Na outra ponta, quilômetro dali, pouco mais tarde, a academia de ginástica bomba música eletrônica para embalar a dança dos ferros. Pouco antes, Opalão branco, turbinado, passa ao ritmo de inconfundível batidão funk. Dentro dele, com quilos de alto-falantes no porta-malas, o moço sem camisa, de óculos escuros e se fazendo de galã quer chamar a atenção. Cotidiano de cenas cruzadas que se repetem ao longo do dia. À noite, a balada é outra: é profissional. Hora de bailão de sucesso na avenida.



Um dos símbolos da retomada da avenida é a Praça Jorge Alves recuperada e reocupada (foto: Jackson Romanelli/EM/D.A Press)


Há 11 anos no mesmo endereço, a casa de shows do gênero, com capacidade para 3 mil pessoas, é sucesso entre os mais maduros.
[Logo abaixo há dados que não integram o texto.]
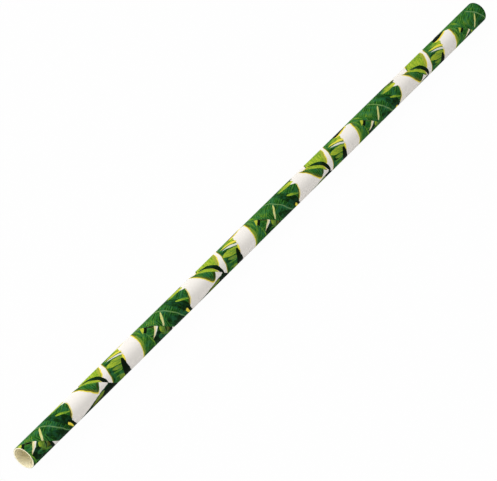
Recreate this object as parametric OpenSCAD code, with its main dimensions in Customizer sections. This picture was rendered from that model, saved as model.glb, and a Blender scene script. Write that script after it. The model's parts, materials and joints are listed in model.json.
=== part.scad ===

Os donos do negócio bem que tentaram trabalhar para a moçada de pouca idade, logo na inauguração. Não deu certo. O funk trouxe aborrecimentos para a família do empresário Magno Florentino de Oliveira, de 47 anos, responsável pela administração, que, por fim, decidiu trabalhar outro público: gente acima dos 25, 30 anos e também, claro, a melhor idade.

Dois dias da semana, na quinta-feira e no domingo, quem comanda a pista são os veteranos. É quando o bailão mostra sua força casamenteira e une a moçada com mais de 60, ao som de clássicos nacionais e internacionais. Às sextas e aos sábados, o forró vai até quase raiar o dia.

A principal concorrência do bailão é a sede social do Conjunto Residencial Maria Stella. Para atender os habitantes de seus 800 apartamentos, o programa do clube na sexta-feira é sucesso entre os que gostam da boa seresta. O evento é limitado a moradores e convidados. Segundo a administração, parte dos R$ 220 mensais de cada condômino é destinada ao lazer. Em editorial publicado no último informativo interno, o administrador Afonso Celso Guimarães chama a atenção para a importância da participação de todos. Segundo ele, “para usufruir de benefícios que poucos condomínios têm condições de proporcionar”.